• _Problem to solve_
Below are some records; retype all of them exactly.

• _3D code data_
******
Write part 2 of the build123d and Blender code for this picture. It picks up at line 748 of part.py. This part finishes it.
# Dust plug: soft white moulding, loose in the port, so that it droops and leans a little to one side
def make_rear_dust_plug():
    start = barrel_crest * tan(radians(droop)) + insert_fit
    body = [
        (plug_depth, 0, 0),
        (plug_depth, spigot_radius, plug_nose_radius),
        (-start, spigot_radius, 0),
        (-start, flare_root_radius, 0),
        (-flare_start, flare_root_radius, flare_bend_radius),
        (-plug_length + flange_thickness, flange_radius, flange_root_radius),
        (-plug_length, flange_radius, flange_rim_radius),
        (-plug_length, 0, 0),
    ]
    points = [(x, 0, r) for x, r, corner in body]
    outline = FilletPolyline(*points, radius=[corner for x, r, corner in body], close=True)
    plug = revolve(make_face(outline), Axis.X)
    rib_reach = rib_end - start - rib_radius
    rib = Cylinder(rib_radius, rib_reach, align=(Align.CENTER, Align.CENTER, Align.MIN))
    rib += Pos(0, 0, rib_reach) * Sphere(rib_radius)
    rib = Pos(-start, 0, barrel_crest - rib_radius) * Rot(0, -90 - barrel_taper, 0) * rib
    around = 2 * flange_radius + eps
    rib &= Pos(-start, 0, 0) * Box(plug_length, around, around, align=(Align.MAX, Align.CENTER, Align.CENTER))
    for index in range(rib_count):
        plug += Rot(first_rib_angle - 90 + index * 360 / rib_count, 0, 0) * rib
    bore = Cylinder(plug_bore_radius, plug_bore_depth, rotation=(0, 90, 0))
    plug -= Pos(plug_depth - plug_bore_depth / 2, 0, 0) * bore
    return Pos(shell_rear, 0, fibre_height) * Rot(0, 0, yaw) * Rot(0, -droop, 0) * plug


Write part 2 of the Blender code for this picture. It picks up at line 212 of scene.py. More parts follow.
******
• _Right answer_
Write part 2 of the build123d and Blender code for this picture. It picks up at line 748 of part.py. This part finishes it.
# Dust plug: soft white moulding, loose in the port, so that it droops and leans a little to one side
def make_rear_dust_plug():
    start = barrel_crest * tan(radians(droop)) + insert_fit
    body = [
        (plug_depth, 0, 0),
        (plug_depth, spigot_radius, plug_nose_radius),
        (-start, spigot_radius, 0),
        (-start, flare_root_radius, 0),
        (-flare_start, flare_root_radius, flare_bend_radius),
        (-plug_length + flange_thickness, flange_radius, flange_root_radius),
        (-plug_length, flange_radius, flange_rim_radius),
        (-plug_length, 0, 0),
    ]
    points = [(x, 0, r) for x, r, corner in body]
    outline = FilletPolyline(*points, radius=[corner for x, r, corner in body], close=True)
    plug = revolve(make_face(outline), Axis.X)
    rib_reach = rib_end - start - rib_radius
    rib = Cylinder(rib_radius, rib_reach, align=(Align.CENTER, Align.CENTER, Align.MIN))
    rib += Pos(0, 0, rib_reach) * Sphere(rib_radius)
    rib = Pos(-start, 0, barrel_crest - rib_radius) * Rot(0, -90 - barrel_taper, 0) * rib
    around = 2 * flange_radius + eps
    rib &= Pos(-start, 0, 0) * Box(plug_length, around, around, align=(Align.MAX, Align.CENTER, Align.CENTER))
    for index in range(rib_count):
        plug += Rot(first_rib_angle - 90 + index * 360 / rib_count, 0, 0) * rib
    bore = Cylinder(plug_bore_radius, plug_bore_depth, rotation=(0, 90, 0))
    plug -= Pos(plug_depth - plug_bore_depth / 2, 0, 0) * bore
    return Pos(shell_rear, 0, fibre_height) * Rot(0, 0, yaw) * Rot(0, -droop, 0) * plug


Write part 2 of the Blender code for this picture. It picks up at line 212 of scene.py. More parts follow.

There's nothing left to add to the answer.